He got to about ten yards from Cheyanne, saying nothing, just staring back over her shoulder at the trio, who had all stopped. All semblance of concentration lost, Cheyanne turned to look in the direction of the town and saw her would-be attackers. "*Oh come on! Wasn't it bad enough losing to me last night? Go home, you three - you've already ruined my morning meditation!*" she admonishes them, calling as she twists at the waste and raises an eyebrow questioningly. Looking between here and the new man, the three grumble and turn away, walking sullenly back into town.

Turning to the new man, Cheyanne rose in a short series of intermediate positions and bowed at the waist - a graceful series of movements that showed off her lean muscle and balance. "*Thank you for warning me, good sir. My name is Cheyanne Julus. Who are you?*" 

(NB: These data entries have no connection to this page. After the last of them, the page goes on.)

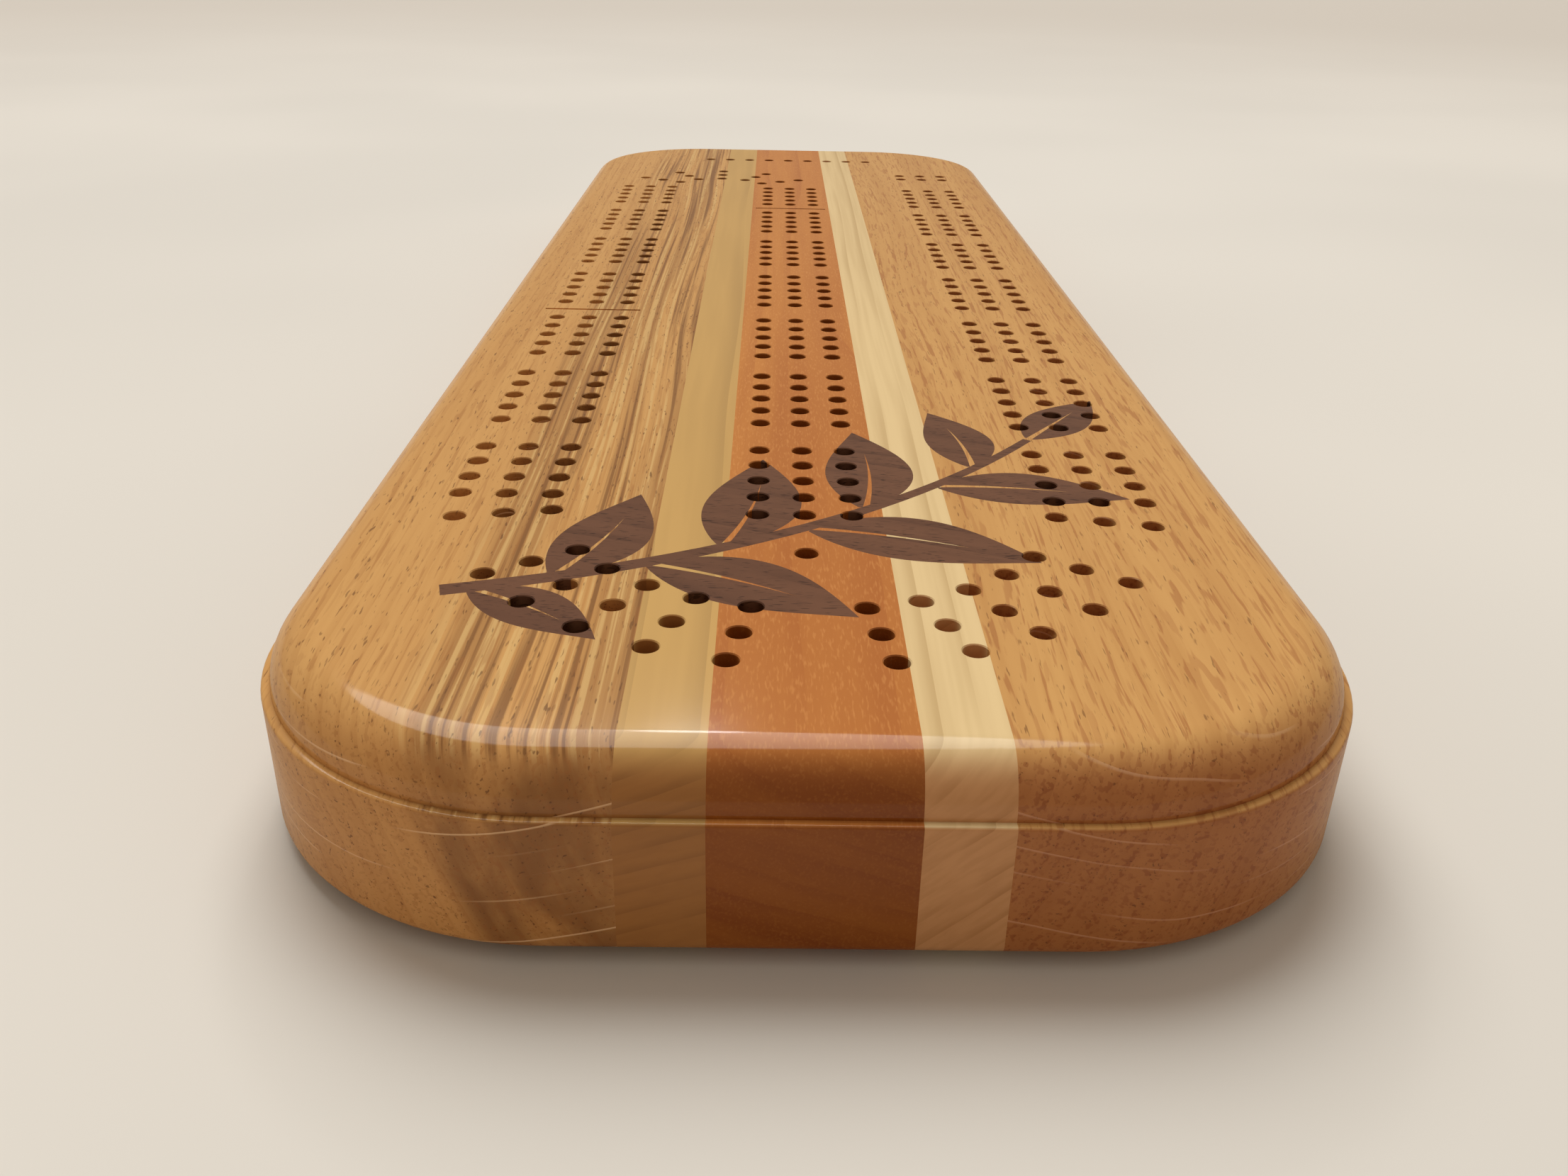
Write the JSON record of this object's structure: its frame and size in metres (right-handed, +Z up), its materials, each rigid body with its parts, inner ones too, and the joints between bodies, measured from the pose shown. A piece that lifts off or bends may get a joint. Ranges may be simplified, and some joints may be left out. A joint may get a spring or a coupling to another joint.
{
  "type": "cribbage board with drawer",
  "caption": "Long hardwood cribbage board built as a box: striped block with rounded corners, three-lane peg track, leaf inlay, felt feet and a peg drawer in one end.",
  "frame": {"origin": "middle of the whole footprint, drawer shut and knob included, on the surface under the felt feet", "axes": "+Y along the board towards the drawer, +Z up, +X to the right as seen from the near end, where the finishing hole is"},
  "size_m": [0.1334, 0.4108, 0.025],
  "materials": {
    "oak": "satin lacquer on oak, golden brown with open grain",
    "maple": "satin lacquer on maple, pale cream",
    "cherry": "satin lacquer on cherry, reddish brown",
    "walnut": "satin lacquer on walnut, dark brown",
    "panel_maple": "plain sanded maple with a thin oil finish",
    "tray_maple": "plain sanded maple with a thin oil finish",
    "peg_maple": "turned maple, polished",
    "peg_cherry": "turned cherry, polished",
    "peg_walnut": "turned walnut, polished",
    "brass": "turned brass, polished",
    "nickel": "nickel plated",
    "felt": "black wool felt"
  },
  "bodies": {
    "box": {"body_magnet": "nickel", "bottom_panel": "panel_maple", "cherry_strip_centre": "cherry", "drawer_stop_screw": "brass", "foot_far_left": "felt", "foot_far_right": "felt", "foot_near_left": "felt", "foot_near_right": "felt", "inlay_leaf_1": "walnut", "inlay_leaf_2": "walnut", "inlay_leaf_3": "walnut", "inlay_leaf_4": "walnut", "inlay_leaf_5": "walnut", "inlay_leaf_6": "walnut", "inlay_leaf_7": "walnut", "inlay_leaf_8": "walnut", "inlay_leaf_9": "walnut", "inlay_twig": "walnut", "maple_strip_left": "maple", "maple_strip_right": "maple", "oak_strip_left": "oak", "oak_strip_right": "oak", "panel_screws": "brass"},
    "drawer": {"drawer_back": "tray_maple", "drawer_bottom": "tray_maple", "drawer_divider_1": "tray_maple", "drawer_divider_2": "tray_maple", "drawer_front_cherry_centre": "cherry", "drawer_front_maple_left": "maple", "drawer_front_maple_right": "maple", "drawer_front_oak_left": "oak", "drawer_front_oak_right": "oak", "drawer_knob": "brass", "drawer_magnet": "nickel", "drawer_side_left": "tray_maple", "drawer_side_right": "tray_maple", "peg_cherry_1": "peg_cherry", "peg_cherry_2": "peg_cherry", "peg_cherry_3": "peg_cherry", "peg_maple_1": "peg_maple", "peg_maple_2": "peg_maple", "peg_maple_3": "peg_maple", "peg_walnut_1": "peg_walnut", "peg_walnut_2": "peg_walnut", "peg_walnut_3": "peg_walnut"}
  },
  "joints": [
    {"name": "drawer_slide", "type": "slide", "parent": "box", "child": "drawer", "axis": [0, 1, 0], "range_m": [0, 0.075]}
  ]
}
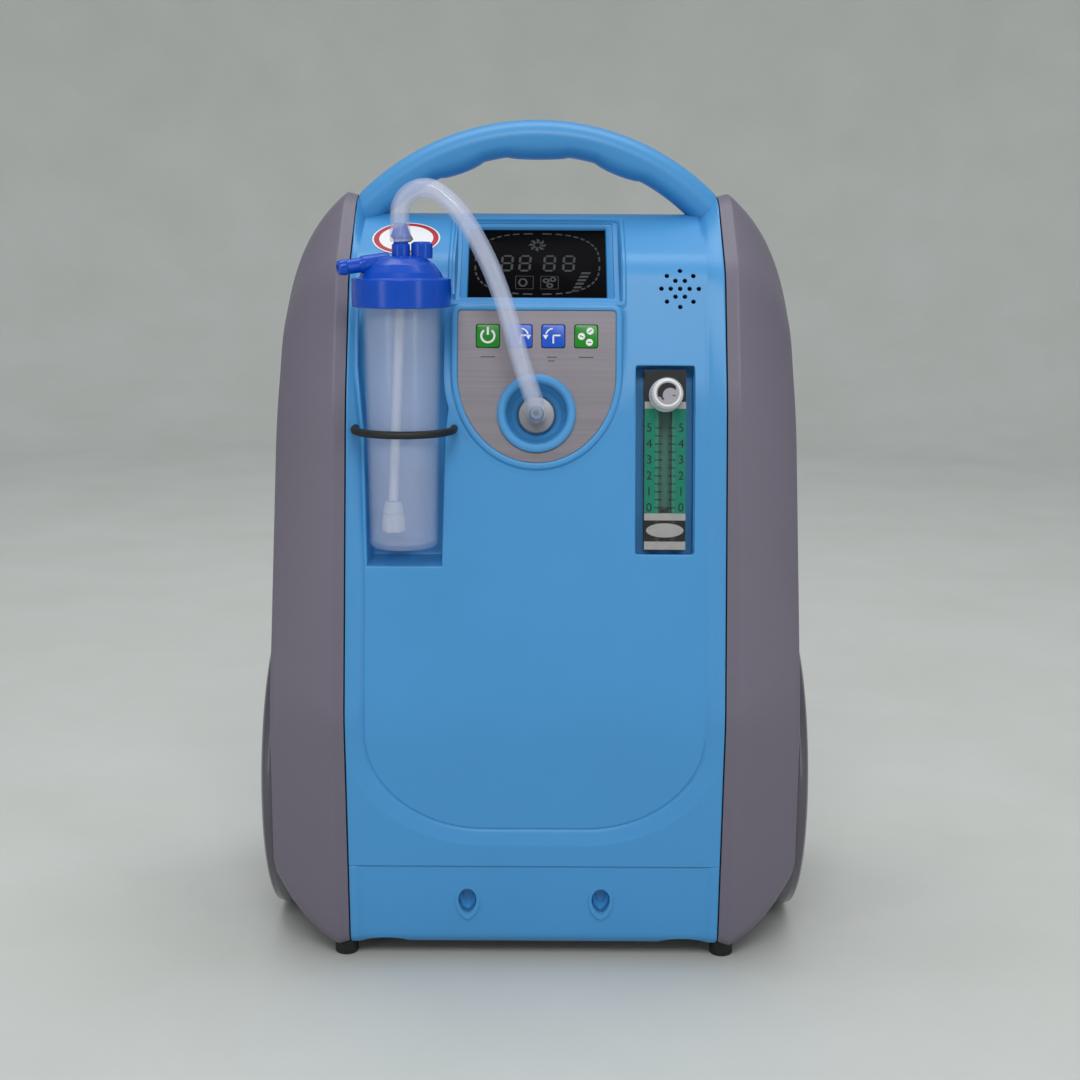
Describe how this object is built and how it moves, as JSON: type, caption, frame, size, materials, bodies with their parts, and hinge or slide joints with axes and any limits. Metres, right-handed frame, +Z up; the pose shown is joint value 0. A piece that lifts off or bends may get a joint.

Ted Hundred answered and the two spoke for several minutes before he continued on his way into the city on private business. Cheyanne watched him go as she performed her stances and forms, memorizing his appearance, name, and the sound of his voice. She was sure she could recognize him again and repay his timely presence sometime soon...

----------


## Darius Vibrtrar

I must have misunderstood the character sheet, sorry about that. She's a monk, going for paladin.

----------


## DarkOne7141981

No complaints - getting to Champion of Irori is somewhat challenging. I wanted to be sure she was useful in the early levels without investing in gear she would discard at the mid levels, so went Monk first. One more level of Monk, then the Paladin levels are next (2 at least), followed by entering the PrC.

----------